8. [Repositories] Ontology Data Pipelines27. Scheduling Writeback Dataset Builds

27 - Scheduling Writeback Dataset Builds

This content is also available at learn.palantir.com ↗ and is presented here for accessibility purposes.

📖 Task Introduction

Edits entered into front end Ontology-aware applications (e.g., apps you build in Workshop, Slate, Object Views, and Quiver) are stored in the object storage service and only written into the writeback dataset when it is built. As a data engineer, you'll therefore work with your team to determine how often that writeback dataset should be built and establish a monitored schedule to keep the data fresh.

🔨 Task Instructions

  1. Open your Data Lineage graph in /Ontology Project: Flight Alerts/documentation/.
  2. Mouse over your two object type nodes and click the < that now appears on each, indicating a new linked dataset. This will bring your writeback datasets to the graph.
  3. Expand the new linked node on your passenger_flight_alerts dataset node.
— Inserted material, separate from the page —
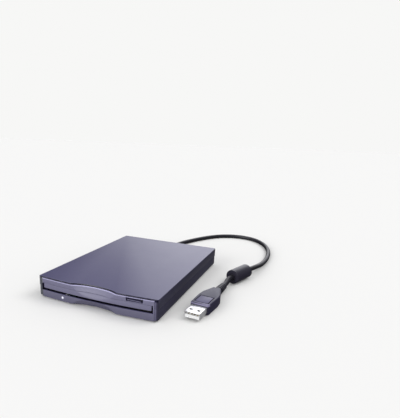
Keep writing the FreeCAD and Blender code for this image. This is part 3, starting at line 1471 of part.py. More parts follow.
def make_bead():
    """Moulded ferrite bead between the two stretches of the lead."""
    start = Vector(*TAIL_ROUTE[0])
    end = Vector(*LEAD_ROUTE[-1])
    bead = Moulding("ferrite_bead")
    bead.pad("XY", "0", "bead_long", ("0", "0", "bead_radius"))
    bead.round("bead_round", lambda middle, along: abs(along.z) < 0.1)
    bead.body.Placement = FreeCAD.Placement(start, Rotation(Vector(0, 0, 1), end - start))
    return bead.finish()


def plug_place():
    """Where the front of the plug moulding lies and how it is turned."""
    return FreeCAD.Placement(Vector(size("plug_x"), size("plug_y"), 0),
                             Rotation(Vector(0, 0, 1), size("plug_turn")))


def make_plug():
    """Type A plug: moulding, ribbed relief, metal shell, insert and contacts."""
    grip = Moulding("plug_housing")
    outline = [("plug_wide / 2 - plug_waist", "0"), ("plug_wide / 2 + plug_waist", "plug_long / 2"),
               ("plug_wide / 2 - plug_waist", "plug_long * plug_taper"),
               ("plug_neck + plug_end_over", "plug_long - plug_end_long"),
               ("plug_neck", "plug_long")]
    mirrored = [(minus(x), y) for x, y in reversed(outline)]
    grip.pad("XY", "plug_low", "plug_low + plug_tall", outline + mirrored)
    grip.round("plug_shoulder_round", lambda middle, along: upright(middle, along)
               and middle.y > 5 and abs(middle.x) > 5)
    low = size("plug_low")
    high = low + size("plug_tall")
    grip.round("plug_round", lambda middle, along: near(middle.z, low) or near(middle.z, high))
    grip.pocket("XY", "plug_low + plug_tall - moat_deep", "plug_low + plug_tall",
                rect("-panel_half", "panel_half", "panel_front", "panel_back"),
                rect("-panel_half + moat_wide", "panel_half - moat_wide",
                     "panel_front + moat_wide", "panel_back - moat_wide"))
    nose = "plug_wide / 2 - plug_waist - plug_step_in"
    grip.pocket("XZ", "-1", "plug_step_long",
                rect("-plug_wide", "plug_wide", "plug_low - 1", "plug_low + plug_tall + 1"),
                rect(minus(nose), nose, "plug_low + plug_step_in",
                     "plug_low + plug_tall - plug_step_in"))
    grip.body.Placement = plug_place()
    grip.finish()
    core = rod("relief_core", "y", ("0", "plug_long", "plug_mid"), "cord_radius + relief_core",
               "relief_long")
    ribs = []
    for k in range(int(size("relief_count"))):
        ribs.append(rod("relief_rib", "y",
                        ("0", "plug_long + %d * relief_long / relief_count" % k, "plug_mid"),
                        "cord_radius + relief_rib - %d * rib_step" % k, "rib_long"))
    relief = join("relief", [core] + ribs)
    relief.Placement = plug_place()
    finish("plug_strain_relief", relief)
    shell = Moulding("plug_shell")
    half = "plug_shell_wide / 2"
    rise = "plug_shell_tall / 2"
    inner = "%s - plug_shell_sheet" % half
    inner_rise = "%s - plug_shell_sheet" % rise
    shell.pad("XZ", "-plug_shell_long", "0",
              rect(minus(half), half, "plug_mid - %s" % rise, "plug_mid + %s" % rise),
              rect(minus(inner), inner, "plug_mid - (%s)" % inner_rise,
                   "plug_mid + (%s)" % inner_rise))
    shell.pocket("XY", "plug_low", "plug_low + plug_tall",
                 rect("-latch_outer", "-latch_inner", "-latch_front", "-latch_back"),
                 rect("latch_inner", "latch_outer", "-latch_front", "-latch_back"))
    shell.body.Placement = plug_place()
    shell.finish()
    insert = box("insert", (minus(inner), inner), ("insert_in - plug_shell_long", "0"),
                 ("plug_mid - (%s)" % inner_rise, "plug_mid - insert_drop"))
    inner_block = join("insert_block", [insert, box(
        "insert_back", (minus(inner), inner), ("-insert_back", "0"),
        ("plug_mid - 0.2", "plug_mid + (%s)" % inner_rise))])
    inner_block.Placement = plug_place()
    finish("plug_insert", inner_block)
    strips = [box("contact", ("%s - contact_half" % x, "%s + contact_half" % x),
                  ("contact_in - plug_shell_long", "-insert_back"),
                  ("plug_mid - insert_drop", "plug_mid + contact_rise")) for x in CONTACTS]
    contacts = group("contact_set", strips)
    contacts.Placement = plug_place()
    return finish("plug_contacts", contacts)


# --- checks and export ------------------------------------------------------------------

def check_document():
    """Stop if any object failed or any sub-part is empty or broken."""
    for thing in DOC.Objects:
        if "Invalid" in thing.State or "Error" in thing.State:
            raise RuntimeError("%s (%s) failed to build" % (thing.Label, thing.Name))
    for thing in FINISHED:
        if thing.Shape.isNull() or not thing.Shape.isValid() or thing.Shape.Volume <= 0:
            raise RuntimeError("%s has no sound shape" % thing.Label)


def main():
    """Build every sub-part and write it to its own file."""
    fill_sheet()
    make_upper_shell()
    make_lower_shell()
    make_feet()
    make_case_screws()
    make_drive_screws()
    make_bezel()
    make_door()
    make_door_spring()
    make_button()
    make_lens()
    make_led()
    make_chassis()
    make_cover()
    make_cover_screws()
    make_motor_board()
    make_coils()
    make_spindle()
    make_holder()
    make_slide()
    make_eject_springs()
    make_lever()
    make_carriage()
    make_upper_arm()
    make_head_drive()
    make_logic_board()
    make_rear_board()
    make_gland()
    make_cord("usb_cord", LEAD_ROUTE)
    make_cord("usb_cord_tail", TAIL_ROUTE)
    make_bead()
    make_plug()
    DOC.recompute()
    check_document()
    os.makedirs("parts", exist_ok=True)
    for thing in FINISHED:
        thing.Shape.exportStep("parts/%s.step" % thing.Label)
    print(len(FINISHED), "sub-parts written")


main()
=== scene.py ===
"""Dressed model of a slim external floppy disk drive with its lead and plug.

The objects are in metres, in the frame of the solids: +Z up, -Y the bowed front, +X the
right-hand side. Sizes in the classes are in millimetres unless they say otherwise.
"""

import json
import logging
import math
from dataclasses import dataclass, field
from enum import Enum
from typing import Any, Callable

import bmesh
import bpy
from mathutils import Matrix, Vector

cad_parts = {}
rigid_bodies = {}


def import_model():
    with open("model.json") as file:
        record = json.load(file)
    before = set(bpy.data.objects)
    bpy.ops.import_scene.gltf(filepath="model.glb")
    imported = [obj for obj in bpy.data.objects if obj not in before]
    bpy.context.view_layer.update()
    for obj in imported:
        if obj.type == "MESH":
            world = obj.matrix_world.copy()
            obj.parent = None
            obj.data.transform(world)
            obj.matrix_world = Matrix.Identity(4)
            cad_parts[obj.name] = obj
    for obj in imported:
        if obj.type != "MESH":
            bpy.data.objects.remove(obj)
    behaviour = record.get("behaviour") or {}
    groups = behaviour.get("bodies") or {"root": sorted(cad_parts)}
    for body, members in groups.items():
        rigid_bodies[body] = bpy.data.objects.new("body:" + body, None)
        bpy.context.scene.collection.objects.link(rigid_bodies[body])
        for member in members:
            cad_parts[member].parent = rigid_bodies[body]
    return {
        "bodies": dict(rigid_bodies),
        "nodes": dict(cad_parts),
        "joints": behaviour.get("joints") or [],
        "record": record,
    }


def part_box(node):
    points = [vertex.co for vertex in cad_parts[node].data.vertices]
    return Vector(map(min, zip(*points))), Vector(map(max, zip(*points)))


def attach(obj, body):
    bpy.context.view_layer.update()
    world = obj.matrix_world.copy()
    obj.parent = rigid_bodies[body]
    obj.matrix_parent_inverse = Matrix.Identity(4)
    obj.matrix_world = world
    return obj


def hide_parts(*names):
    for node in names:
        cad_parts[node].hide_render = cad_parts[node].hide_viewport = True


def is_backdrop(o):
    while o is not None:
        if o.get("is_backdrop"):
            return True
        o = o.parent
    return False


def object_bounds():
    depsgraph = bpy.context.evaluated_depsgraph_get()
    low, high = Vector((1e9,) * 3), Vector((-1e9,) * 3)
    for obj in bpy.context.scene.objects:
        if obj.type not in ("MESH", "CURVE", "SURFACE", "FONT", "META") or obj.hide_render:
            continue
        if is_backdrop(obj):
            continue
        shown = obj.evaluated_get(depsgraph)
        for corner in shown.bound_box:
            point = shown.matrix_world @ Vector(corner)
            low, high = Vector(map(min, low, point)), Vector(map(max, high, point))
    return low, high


MM = 0.001
MERGE_WITHIN = 0.002    # corners of a solid nearer than this are one, in millimetres
FLAT_WITHIN = 0.4       # faces that meet flatter than this are one, in degrees
LOG = logging.getLogger("drive")

Colour = tuple[float, float, float]
Point = tuple[float, float, float]
Stops = tuple[tuple[float, float], ...]
Tree = bpy.types.ShaderNodeTree
Node = bpy.types.ShaderNode
Socket = bpy.types.NodeSocket


# --- helpers -----------------------------------------------------------------------------


def deselect() -> None:
    """Leave edit mode and select nothing."""
    if bpy.context.object and bpy.context.object.mode != "OBJECT":
        bpy.ops.object.mode_set(mode="OBJECT")
    for item in bpy.context.selected_objects:
        item.select_set(False)


def take(item: bpy.types.Object) -> bpy.types.Object:
    """Make one object the only selected and the active one.

    Args:
        item: The object.

    Returns:
        The object.
    """
    deselect()
    item.select_set(True)
    bpy.context.view_layer.objects.active = item
    return item


def settle(item: bpy.types.Object) -> None:
    """Move an object's place, turn and scale into its mesh."""
    take(item)
    bpy.ops.object.transform_apply(location=True, rotation=True, scale=True)


def apply_modifier(item: bpy.types.Object, kind: str, **settings: object) -> None:
    """Add one modifier with its settings and apply it.

    Args:
        item: The mesh object.
        kind: The modifier's type name.
        settings: Values of the modifier's properties.
    """
    take(item)
    modifier = item.modifiers.new(kind.lower(), kind)
    for name, value in settings.items():
        setattr(modifier, name, value)
    bpy.ops.object.modifier_apply(modifier=modifier.name)


def choose_faces(item: bpy.types.Object, wanted: Callable[[bmesh.types.BMFace], bool]) -> None:
    """Enter edit mode with only the wanted faces selected.

    Args:
        item: The mesh object.
        wanted: Says whether a face is selected.
    """
    take(item)
    bpy.ops.object.mode_set(mode="EDIT")
    bpy.ops.mesh.select_mode(type="FACE")
    bpy.ops.mesh.select_all(action="DESELECT")
    mesh = bmesh.from_edit_mesh(item.data)
    for face in mesh.faces:
        face.select_set(wanted(face))
    bmesh.update_edit_mesh(item.data)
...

This will bring the writeback dataset for your link type to the graph as shown in the image below.
    • Let's assume your use case calls for a twice daily build of these writeback datasets based on the expected frequency of edits made through Ontology-aware apps and the need for updated data downstream of these writeback datasets for analysis purposes.
  4. Highlight all three writeback datasets on the graph, and click the Manage Schedules icon in the right-hand panel of Data Lineage.
  5. Click the blue Create new schedule button.
  6. Call your schedule [yourName] Flight Alerts Writeback and provide a brief description: "Schedule for flight alerts Ontology object and link types."
    • Notice that your writeback datasets are set as targets of the build.
  7. In the When to build section, select At a specific time.
  8. Set the schedule to run By hour every 12 hours at 15 minutes past the hour (to avoid, for example, an anticipated rush across your organization to build at the top of each hour).
  9. In the Advanced options section, choose to Abort build on failure and set the job to retry twice with one minute between retries.
  10. Install a Time Since Last Updated check on each of the three writeback datasets that confirms they've been updated in the last 13 hours (since your schedule runs every 12 hours).
  11. Add the checks to their corresponding check group.